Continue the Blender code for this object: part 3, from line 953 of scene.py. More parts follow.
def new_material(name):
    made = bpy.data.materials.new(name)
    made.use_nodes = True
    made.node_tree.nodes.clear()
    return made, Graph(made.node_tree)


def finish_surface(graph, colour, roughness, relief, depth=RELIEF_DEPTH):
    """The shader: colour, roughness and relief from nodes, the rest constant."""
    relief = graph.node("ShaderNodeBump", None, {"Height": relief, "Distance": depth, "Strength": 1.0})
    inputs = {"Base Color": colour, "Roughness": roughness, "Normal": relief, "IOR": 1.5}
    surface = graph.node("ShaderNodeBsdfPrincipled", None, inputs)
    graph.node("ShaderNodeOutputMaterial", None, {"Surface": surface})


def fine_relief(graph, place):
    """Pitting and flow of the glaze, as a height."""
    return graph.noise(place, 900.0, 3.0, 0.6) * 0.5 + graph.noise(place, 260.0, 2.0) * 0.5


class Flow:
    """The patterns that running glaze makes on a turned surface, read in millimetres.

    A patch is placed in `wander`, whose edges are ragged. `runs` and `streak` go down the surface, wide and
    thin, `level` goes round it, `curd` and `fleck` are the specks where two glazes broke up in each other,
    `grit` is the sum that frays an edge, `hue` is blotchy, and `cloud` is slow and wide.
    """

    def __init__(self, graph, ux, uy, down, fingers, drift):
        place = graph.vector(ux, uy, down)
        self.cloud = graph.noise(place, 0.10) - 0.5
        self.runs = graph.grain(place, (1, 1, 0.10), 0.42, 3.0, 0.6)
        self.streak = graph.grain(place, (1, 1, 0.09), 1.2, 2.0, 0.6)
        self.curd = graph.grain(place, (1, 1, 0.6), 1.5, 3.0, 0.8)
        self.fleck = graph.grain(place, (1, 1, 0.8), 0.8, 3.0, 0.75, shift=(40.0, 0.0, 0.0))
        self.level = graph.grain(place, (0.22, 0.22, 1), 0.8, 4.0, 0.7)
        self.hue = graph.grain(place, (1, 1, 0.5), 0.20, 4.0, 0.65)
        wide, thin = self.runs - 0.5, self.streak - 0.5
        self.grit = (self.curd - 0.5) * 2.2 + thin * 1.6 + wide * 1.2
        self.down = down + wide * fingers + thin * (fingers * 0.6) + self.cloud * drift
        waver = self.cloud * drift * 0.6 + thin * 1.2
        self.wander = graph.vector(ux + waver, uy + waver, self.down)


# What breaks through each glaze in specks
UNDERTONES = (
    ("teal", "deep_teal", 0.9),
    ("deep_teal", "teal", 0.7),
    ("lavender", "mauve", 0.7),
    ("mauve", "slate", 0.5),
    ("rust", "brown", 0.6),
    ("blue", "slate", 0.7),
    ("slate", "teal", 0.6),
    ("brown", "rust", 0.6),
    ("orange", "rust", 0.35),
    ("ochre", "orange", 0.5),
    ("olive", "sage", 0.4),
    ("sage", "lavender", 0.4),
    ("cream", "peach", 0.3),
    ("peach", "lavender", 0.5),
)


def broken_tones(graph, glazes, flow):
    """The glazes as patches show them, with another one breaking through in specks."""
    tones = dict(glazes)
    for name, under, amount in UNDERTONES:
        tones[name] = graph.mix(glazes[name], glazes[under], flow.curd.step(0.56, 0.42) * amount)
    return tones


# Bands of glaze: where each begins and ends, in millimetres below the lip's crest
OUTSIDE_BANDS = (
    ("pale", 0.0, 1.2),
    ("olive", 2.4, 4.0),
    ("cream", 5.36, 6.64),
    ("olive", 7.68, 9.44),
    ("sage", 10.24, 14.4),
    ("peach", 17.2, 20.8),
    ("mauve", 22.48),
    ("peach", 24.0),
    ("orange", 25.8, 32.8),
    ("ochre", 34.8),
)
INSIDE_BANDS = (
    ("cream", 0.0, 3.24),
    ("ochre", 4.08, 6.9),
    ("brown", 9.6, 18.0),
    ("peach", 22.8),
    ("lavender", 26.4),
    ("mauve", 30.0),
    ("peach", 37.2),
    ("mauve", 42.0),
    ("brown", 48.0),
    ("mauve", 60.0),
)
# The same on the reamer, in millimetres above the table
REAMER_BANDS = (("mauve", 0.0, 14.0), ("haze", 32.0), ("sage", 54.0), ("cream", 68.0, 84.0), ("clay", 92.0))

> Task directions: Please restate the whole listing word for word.

> Expected answer:
Continue the Blender code for this object: part 3, from line 953 of scene.py. More parts follow.
def new_material(name):
    made = bpy.data.materials.new(name)
    made.use_nodes = True
    made.node_tree.nodes.clear()
    return made, Graph(made.node_tree)


def finish_surface(graph, colour, roughness, relief, depth=RELIEF_DEPTH):
    """The shader: colour, roughness and relief from nodes, the rest constant."""
    relief = graph.node("ShaderNodeBump", None, {"Height": relief, "Distance": depth, "Strength": 1.0})
    inputs = {"Base Color": colour, "Roughness": roughness, "Normal": relief, "IOR": 1.5}
    surface = graph.node("ShaderNodeBsdfPrincipled", None, inputs)
    graph.node("ShaderNodeOutputMaterial", None, {"Surface": surface})


def fine_relief(graph, place):
    """Pitting and flow of the glaze, as a height."""
    return graph.noise(place, 900.0, 3.0, 0.6) * 0.5 + graph.noise(place, 260.0, 2.0) * 0.5


class Flow:
    """The patterns that running glaze makes on a turned surface, read in millimetres.

    A patch is placed in `wander`, whose edges are ragged. `runs` and `streak` go down the surface, wide and
    thin, `level` goes round it, `curd` and `fleck` are the specks where two glazes broke up in each other,
    `grit` is the sum that frays an edge, `hue` is blotchy, and `cloud` is slow and wide.
    """

    def __init__(self, graph, ux, uy, down, fingers, drift):
        place = graph.vector(ux, uy, down)
        self.cloud = graph.noise(place, 0.10) - 0.5
        self.runs = graph.grain(place, (1, 1, 0.10), 0.42, 3.0, 0.6)
        self.streak = graph.grain(place, (1, 1, 0.09), 1.2, 2.0, 0.6)
        self.curd = graph.grain(place, (1, 1, 0.6), 1.5, 3.0, 0.8)
        self.fleck = graph.grain(place, (1, 1, 0.8), 0.8, 3.0, 0.75, shift=(40.0, 0.0, 0.0))
        self.level = graph.grain(place, (0.22, 0.22, 1), 0.8, 4.0, 0.7)
        self.hue = graph.grain(place, (1, 1, 0.5), 0.20, 4.0, 0.65)
        wide, thin = self.runs - 0.5, self.streak - 0.5
        self.grit = (self.curd - 0.5) * 2.2 + thin * 1.6 + wide * 1.2
        self.down = down + wide * fingers + thin * (fingers * 0.6) + self.cloud * drift
        waver = self.cloud * drift * 0.6 + thin * 1.2
        self.wander = graph.vector(ux + waver, uy + waver, self.down)


# What breaks through each glaze in specks
UNDERTONES = (
    ("teal", "deep_teal", 0.9),
    ("deep_teal", "teal", 0.7),
    ("lavender", "mauve", 0.7),
    ("mauve", "slate", 0.5),
    ("rust", "brown", 0.6),
    ("blue", "slate", 0.7),
    ("slate", "teal", 0.6),
    ("brown", "rust", 0.6),
    ("orange", "rust", 0.35),
    ("ochre", "orange", 0.5),
    ("olive", "sage", 0.4),
    ("sage", "lavender", 0.4),
    ("cream", "peach", 0.3),
    ("peach", "lavender", 0.5),
)


def broken_tones(graph, glazes, flow):
    """The glazes as patches show them, with another one breaking through in specks."""
    tones = dict(glazes)
    for name, under, amount in UNDERTONES:
        tones[name] = graph.mix(glazes[name], glazes[under], flow.curd.step(0.56, 0.42) * amount)
    return tones


# Bands of glaze: where each begins and ends, in millimetres below the lip's crest
OUTSIDE_BANDS = (
    ("pale", 0.0, 1.2),
    ("olive", 2.4, 4.0),
    ("cream", 5.36, 6.64),
    ("olive", 7.68, 9.44),
    ("sage", 10.24, 14.4),
    ("peach", 17.2, 20.8),
    ("mauve", 22.48),
    ("peach", 24.0),
    ("orange", 25.8, 32.8),
    ("ochre", 34.8),
)
INSIDE_BANDS = (
    ("cream", 0.0, 3.24),
    ("ochre", 4.08, 6.9),
    ("brown", 9.6, 18.0),
    ("peach", 22.8),
    ("lavender", 26.4),
    ("mauve", 30.0),
    ("peach", 37.2),
    ("mauve", 42.0),
    ("brown", 48.0),
    ("mauve", 60.0),
)
# The same on the reamer, in millimetres above the table
REAMER_BANDS = (("mauve", 0.0, 14.0), ("haze", 32.0), ("sage", 54.0), ("cream", 68.0, 84.0), ("clay", 92.0))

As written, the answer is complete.